Quant au second perdant, que personne n’a accusé directement, c’est le régime saoudien dont le ministre des Affaires étrangères, Saoud Al Fayçal, a poussé le holà contre la Résistance libanaise, ce que son gouvernement n’a jamais fait lors de la perte de la Palestine ou de la guerre israélienne en 1967, ni quand Israël avait violé le territoire libanais en 1978, 1982 et 2006. En effet, au lieu de conseiller au Libanais de sortir de la crise par un retour au dialogue national, il envenime la situation en posant des conditions nouvelles, prenant le Liban en otage dans sa guerre contre certaines forces régionales [Il s’agit de la Syrie et de l’Iran]. La conséquence directe d’une telle position, qui a précédé la mission de la commission de la Ligue arabe est de changer les priorités en fonction de ce que veulent ses amis de la majorité. Il faut dire que la déclaration de Saoud Al Fayçal contenait un seul point positif, celui de l’éloge de la démocratie à la libanaise que nous aurions voulu voir dans certains pays arabes, en Arabie Saoudite notamment.
Le troisième perdant est la Résistance. Oui, la Résistance qui, malgré le retrait du gouvernement, n’a pu enregistrer qu’une victoire à la Pyrrhus, puisque l’équipe gouvernementale l’a poussée à commettre une faute grave, celle de s’opposer à l’opinion publique et aux médias qu’elle a investie, montrant son incompatibilité à traiter avec « l’autre ». De plus, cette Résistance ainsi que toute l’opposition traditionnelle ont démontré, une fois de plus, qu’elles n’ont, à l’exception de la lutte contre les agressions israéliennes, aucun plan pour l’avenir… ajoutons, même, que les lignes de leur programme concernant les réformes intérieures prêtent à équivoque ; parce que les pratiques vont, quelquefois, dans le sens des instincts confessionnels qui ne manqueraient pas, un jour, de s’opposer à la Résistance… C’est pourquoi, il devient très pressant, aujourd’hui, d’œuvrer dans le sens de tirer cette Résistance du marécage dans lequel l’ont poussée les décisions du gouvernement. Tout le monde doit aider dans ce sens, et non seulement la force militaire.
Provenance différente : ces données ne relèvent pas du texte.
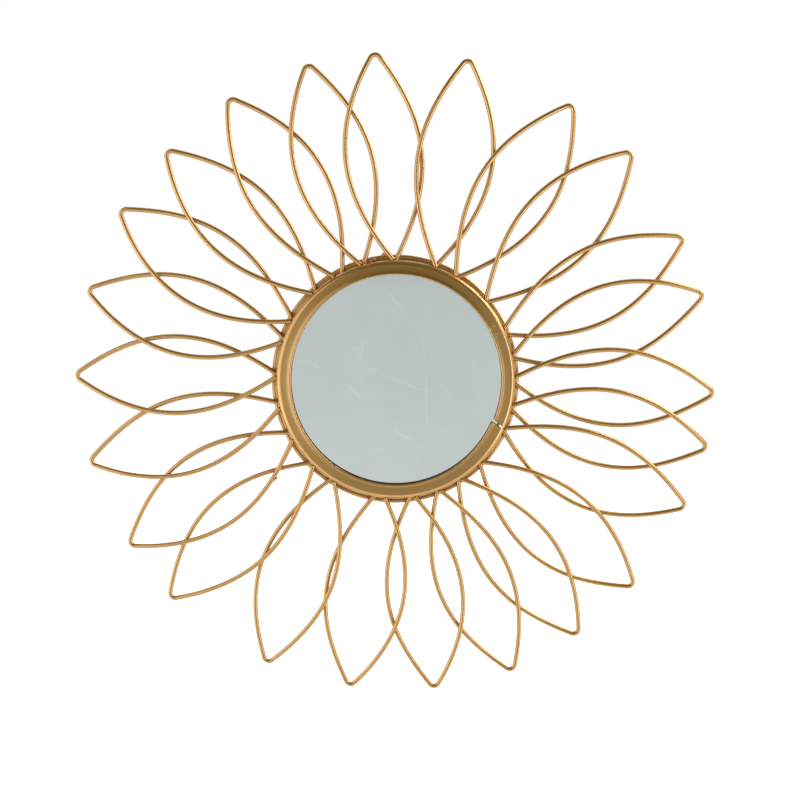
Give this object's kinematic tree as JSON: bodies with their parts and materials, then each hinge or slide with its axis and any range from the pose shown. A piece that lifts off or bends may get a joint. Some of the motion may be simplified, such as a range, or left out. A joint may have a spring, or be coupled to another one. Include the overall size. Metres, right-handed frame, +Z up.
{
  "type": "wall mirror",
  "caption": "Round wall mirror in a rolled metal rim, ringed by overlapping petals of bent wire painted gold.",
  "frame": {"origin": "on the back of the hanger plate, just above its keyhole, where the mirror hangs on the wall", "axes": "+Z up, -Y out of the wall towards the viewer, +X to the viewer's right; the wall is the plane y = 0"},
  "size_m": [0.5991, 0.018, 0.5982],
  "materials": {
    "gold_paint": "satin",
    "silvered_glass": "polished",
    "grey_board": "matt",
    "clip_steel": "zinc plated"
  },
  "bodies": {
    "root": {"rim": "gold_paint", "wire_hoop": "gold_paint", "hanger_plate": "gold_paint", "petal_01": "gold_paint", "petal_02": "gold_paint", "petal_03": "gold_paint", "petal_04": "gold_paint", "petal_05": "gold_paint", "petal_06": "gold_paint", "petal_07": "gold_paint", "petal_08": "gold_paint", "petal_09": "gold_paint", "petal_10": "gold_paint", "petal_11": "gold_paint", "petal_12": "gold_paint", "petal_13": "gold_paint", "petal_14": "gold_paint", "petal_15": "gold_paint", "petal_16": "gold_paint", "petal_17": "gold_paint", "petal_18": "gold_paint", "petal_19": "gold_paint", "petal_20": "gold_paint", "petal_21": "gold_paint", "petal_22": "gold_paint", "petal_23": "gold_paint", "petal_24": "gold_paint", "mirror_glass": "silvered_glass", "back_board": "grey_board", "retaining_clip_1": "clip_steel", "retaining_clip_2": "clip_steel", "retaining_clip_3": "clip_steel", "retaining_clip_4": "clip_steel"}
  },
  "joints": []
}
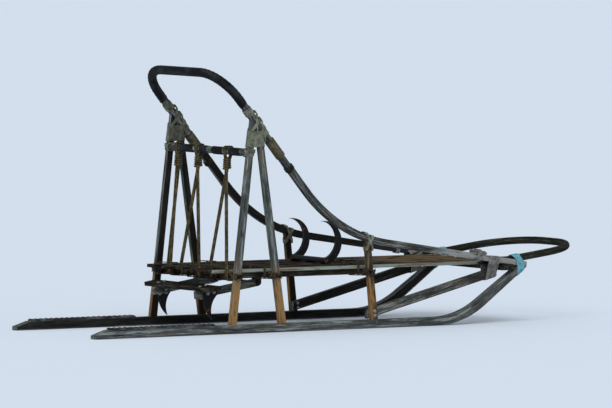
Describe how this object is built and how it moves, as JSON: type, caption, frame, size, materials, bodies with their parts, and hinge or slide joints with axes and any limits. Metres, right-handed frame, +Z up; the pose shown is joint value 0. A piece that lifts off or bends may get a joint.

Et, là, nous disons, une fois de plus, que les principes de la Résistance et l’expérience qu’elle a acquise nous rassurent sur sa capacité à s’élever au-dessus de la logique de la vendetta ; ce qui veut dire qu’elle peut poursuivre la lutte sur les plans politiques et asseoir son plan sur des relations saines avec les citoyens, c’est-à-dire revoir le plan de « rébellion » de manière à ce qu’il soit dirigé, non contre la population, mais contre le seul gouvernement…
Enfin, le dernier perdant est le projet de reconstruction de la patrie que « la formule confessionnelle » est incapable de remettre sur pied, tant à cause de la logique des quotas confessionnels que par suite de la tutelle étrangère. Cette formule est la première responsable de la crise qui se perpétue et qui va dans le sens de la mort de la patrie.
Et, afin de ne pas faire partie de ceux qui pleurent et se contentent de recenser les pertes, nous allons essayer de proposer une solution afin de sauver notre pays de la destruction qui l’attend… Il nous faut, d’abord, dire que nous sommes contre « les coupeurs de têtes » et nous refusons de dire « ce qui est fait est fait », parce que le mensonge dans les relations politiques est ce qui peut conduire le pays vers une nouvelle mésaventure dont pâtiraient les Libanais et qui aurait la plus mauvaise influence sur le futur.
La crise est le fait de deux facteurs : « la formule confessionnelle » qui a la priorité dans l’esprit des responsables et leur volonté de lier le problème libanais à des tutelles extérieures…
Voilà pourquoi nous proposons une solution qui se baserait sur la conviction de la nécessité de reformer le pays dans le sens qui minimiserait l’influence extérieure et dépasserait le confessionnalisme. Ce qui mettrait le Liban sur la voie de la création d’un Etat moderne, démocratique, laïque et préserverait son arabité.
La solution a, donc, pour point de départ le refus des deux solutions : couper les têtes ou accepter les erreurs sans jugement. C’est pourquoi, il est, d’abord, nécessaire que le gouvernement, qui a pris les deux décisions, démissionne. Cette décision faciliterait le dialogue qui devra s’asseoir sur deux points communs : l’élection de Michel Souleiman à la présidence de la République et la formation d’un gouvernement transitoire dont la première tâche est la promulgation d’une loi électorale qui dépasserait la logique des quotas confessionnels vers la proportionnelle en dehors du confessionnalisme et en considérant tout le Liban comme une seule circonscription. Sur ces bases, il y aura possibilité d’avoir une véritable majorité et une opposition démocratique qui lui ferait face.
La patrie est plus importante que toutes les formules. Donnons la priorité au citoyen et à ses intérêts nationaux et sociaux, non aux leaders des confessions.